= WHAT THE TASK ASKS =
Reproduce exactly the lines of the material beneath, from the line that contains "sweep(path=route.line)" to the line that contains "record = json.load(file)", both included, and no other lines.

= RAW DATA =
***

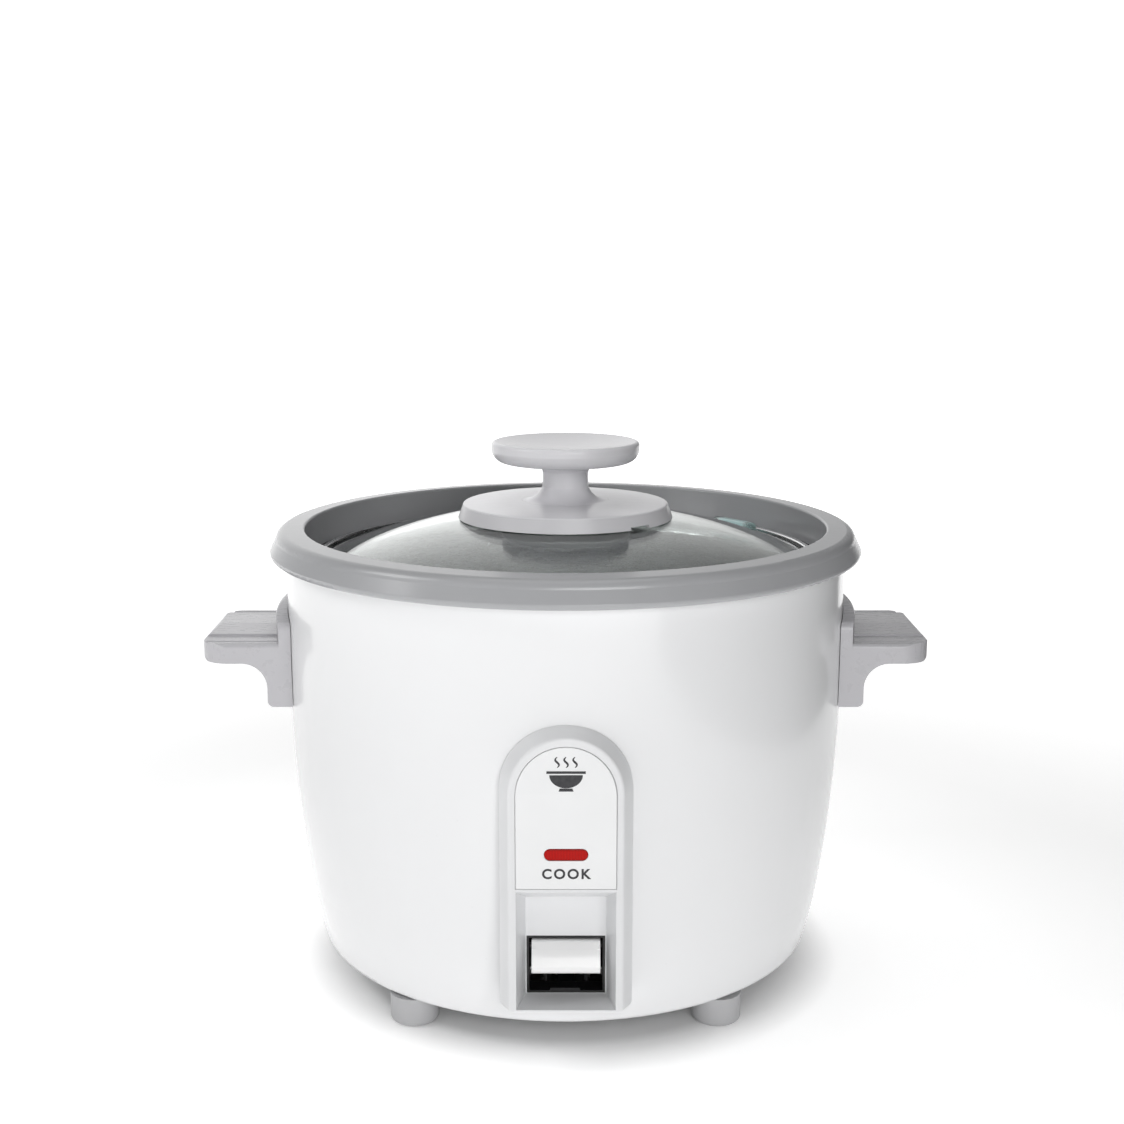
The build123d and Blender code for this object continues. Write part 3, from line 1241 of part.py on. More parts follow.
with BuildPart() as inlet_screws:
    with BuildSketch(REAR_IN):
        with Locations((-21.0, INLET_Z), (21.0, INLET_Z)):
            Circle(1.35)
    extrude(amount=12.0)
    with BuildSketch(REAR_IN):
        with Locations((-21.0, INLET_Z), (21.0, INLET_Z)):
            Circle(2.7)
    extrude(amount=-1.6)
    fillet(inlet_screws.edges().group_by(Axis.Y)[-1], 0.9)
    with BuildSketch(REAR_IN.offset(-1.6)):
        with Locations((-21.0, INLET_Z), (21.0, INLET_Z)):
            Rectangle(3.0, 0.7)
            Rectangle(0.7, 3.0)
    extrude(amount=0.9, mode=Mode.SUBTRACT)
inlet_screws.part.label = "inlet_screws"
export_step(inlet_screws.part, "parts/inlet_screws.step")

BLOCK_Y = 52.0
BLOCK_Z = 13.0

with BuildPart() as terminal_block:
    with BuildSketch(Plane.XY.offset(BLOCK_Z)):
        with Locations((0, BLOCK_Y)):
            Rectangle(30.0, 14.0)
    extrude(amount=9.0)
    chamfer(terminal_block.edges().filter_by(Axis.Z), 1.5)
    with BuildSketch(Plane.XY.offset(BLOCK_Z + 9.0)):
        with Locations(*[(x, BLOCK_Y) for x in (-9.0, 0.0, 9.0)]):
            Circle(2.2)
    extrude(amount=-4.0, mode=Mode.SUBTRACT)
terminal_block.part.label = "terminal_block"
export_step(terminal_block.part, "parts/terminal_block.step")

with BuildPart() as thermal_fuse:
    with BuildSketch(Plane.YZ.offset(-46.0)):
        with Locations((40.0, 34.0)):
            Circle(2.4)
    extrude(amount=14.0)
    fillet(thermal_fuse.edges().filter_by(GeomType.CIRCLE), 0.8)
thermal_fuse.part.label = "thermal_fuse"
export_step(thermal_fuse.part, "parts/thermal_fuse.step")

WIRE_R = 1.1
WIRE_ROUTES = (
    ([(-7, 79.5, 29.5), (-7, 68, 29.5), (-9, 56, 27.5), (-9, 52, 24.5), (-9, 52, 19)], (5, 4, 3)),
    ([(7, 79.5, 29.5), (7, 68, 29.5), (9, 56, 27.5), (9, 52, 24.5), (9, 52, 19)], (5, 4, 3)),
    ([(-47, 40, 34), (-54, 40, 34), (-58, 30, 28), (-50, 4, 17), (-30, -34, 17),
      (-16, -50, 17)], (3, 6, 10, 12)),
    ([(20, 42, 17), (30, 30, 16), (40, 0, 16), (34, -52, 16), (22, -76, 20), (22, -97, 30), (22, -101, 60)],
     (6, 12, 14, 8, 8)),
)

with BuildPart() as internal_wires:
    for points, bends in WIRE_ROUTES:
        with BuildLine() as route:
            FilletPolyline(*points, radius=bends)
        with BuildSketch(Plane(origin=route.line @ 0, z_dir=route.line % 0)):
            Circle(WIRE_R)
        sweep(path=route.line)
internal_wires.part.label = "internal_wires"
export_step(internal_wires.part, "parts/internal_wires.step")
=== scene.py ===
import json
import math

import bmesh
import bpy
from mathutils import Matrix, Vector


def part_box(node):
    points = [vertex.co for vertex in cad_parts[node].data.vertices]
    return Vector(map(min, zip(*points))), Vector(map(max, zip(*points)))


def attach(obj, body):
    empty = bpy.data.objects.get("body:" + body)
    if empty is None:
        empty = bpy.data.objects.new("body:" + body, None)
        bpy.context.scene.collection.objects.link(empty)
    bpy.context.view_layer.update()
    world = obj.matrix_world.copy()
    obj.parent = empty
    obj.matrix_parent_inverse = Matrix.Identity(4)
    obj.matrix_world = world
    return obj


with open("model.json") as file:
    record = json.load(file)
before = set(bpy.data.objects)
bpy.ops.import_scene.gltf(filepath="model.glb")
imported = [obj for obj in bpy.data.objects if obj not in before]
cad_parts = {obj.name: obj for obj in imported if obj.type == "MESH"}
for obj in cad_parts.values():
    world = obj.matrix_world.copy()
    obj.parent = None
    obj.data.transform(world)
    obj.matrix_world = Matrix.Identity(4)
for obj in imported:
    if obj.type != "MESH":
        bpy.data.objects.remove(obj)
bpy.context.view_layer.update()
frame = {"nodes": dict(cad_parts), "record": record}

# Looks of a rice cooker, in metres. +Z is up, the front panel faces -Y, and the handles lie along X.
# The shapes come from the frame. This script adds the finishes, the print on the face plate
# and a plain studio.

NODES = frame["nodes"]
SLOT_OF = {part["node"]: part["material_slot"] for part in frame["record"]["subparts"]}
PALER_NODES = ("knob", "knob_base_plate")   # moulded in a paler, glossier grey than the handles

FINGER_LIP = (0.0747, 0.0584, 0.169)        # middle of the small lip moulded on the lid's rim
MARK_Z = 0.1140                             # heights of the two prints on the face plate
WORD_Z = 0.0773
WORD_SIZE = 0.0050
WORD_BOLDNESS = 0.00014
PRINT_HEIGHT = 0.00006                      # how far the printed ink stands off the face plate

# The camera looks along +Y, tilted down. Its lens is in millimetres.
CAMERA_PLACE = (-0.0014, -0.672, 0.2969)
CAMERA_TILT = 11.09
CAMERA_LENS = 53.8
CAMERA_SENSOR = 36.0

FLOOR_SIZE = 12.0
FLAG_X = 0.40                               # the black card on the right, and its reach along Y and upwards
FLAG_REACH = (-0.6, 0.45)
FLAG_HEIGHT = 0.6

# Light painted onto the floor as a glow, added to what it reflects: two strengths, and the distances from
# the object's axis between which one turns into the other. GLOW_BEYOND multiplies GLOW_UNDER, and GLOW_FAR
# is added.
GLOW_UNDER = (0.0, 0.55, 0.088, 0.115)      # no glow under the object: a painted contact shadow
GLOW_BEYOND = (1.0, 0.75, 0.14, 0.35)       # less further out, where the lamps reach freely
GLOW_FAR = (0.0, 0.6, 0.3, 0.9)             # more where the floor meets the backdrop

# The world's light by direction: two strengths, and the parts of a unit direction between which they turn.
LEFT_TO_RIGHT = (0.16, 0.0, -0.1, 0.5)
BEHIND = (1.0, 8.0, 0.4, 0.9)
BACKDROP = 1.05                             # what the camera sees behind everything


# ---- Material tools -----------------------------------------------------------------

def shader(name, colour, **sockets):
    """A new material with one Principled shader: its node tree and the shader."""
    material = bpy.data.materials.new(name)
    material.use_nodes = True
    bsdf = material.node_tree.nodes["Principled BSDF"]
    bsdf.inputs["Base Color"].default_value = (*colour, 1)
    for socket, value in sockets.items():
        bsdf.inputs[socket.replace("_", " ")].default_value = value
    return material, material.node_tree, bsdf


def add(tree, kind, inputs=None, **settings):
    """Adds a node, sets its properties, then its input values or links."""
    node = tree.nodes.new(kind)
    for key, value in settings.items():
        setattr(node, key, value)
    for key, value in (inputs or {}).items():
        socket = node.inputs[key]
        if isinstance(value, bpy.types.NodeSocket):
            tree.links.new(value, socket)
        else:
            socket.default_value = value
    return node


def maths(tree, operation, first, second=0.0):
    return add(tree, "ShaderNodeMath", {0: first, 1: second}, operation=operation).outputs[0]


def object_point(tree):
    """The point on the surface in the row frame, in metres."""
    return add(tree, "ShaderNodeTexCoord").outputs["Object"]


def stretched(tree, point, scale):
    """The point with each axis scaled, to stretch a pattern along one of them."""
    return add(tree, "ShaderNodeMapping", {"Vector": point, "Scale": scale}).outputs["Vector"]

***

= RESULT OF THE TASK =
        sweep(path=route.line)
internal_wires.part.label = "internal_wires"
export_step(internal_wires.part, "parts/internal_wires.step")
=== scene.py ===
import json
import math

import bmesh
import bpy
from mathutils import Matrix, Vector


def part_box(node):
    points = [vertex.co for vertex in cad_parts[node].data.vertices]
    return Vector(map(min, zip(*points))), Vector(map(max, zip(*points)))


def attach(obj, body):
    empty = bpy.data.objects.get("body:" + body)
    if empty is None:
        empty = bpy.data.objects.new("body:" + body, None)
        bpy.context.scene.collection.objects.link(empty)
    bpy.context.view_layer.update()
    world = obj.matrix_world.copy()
    obj.parent = empty
    obj.matrix_parent_inverse = Matrix.Identity(4)
    obj.matrix_world = world
    return obj


with open("model.json") as file:
    record = json.load(file)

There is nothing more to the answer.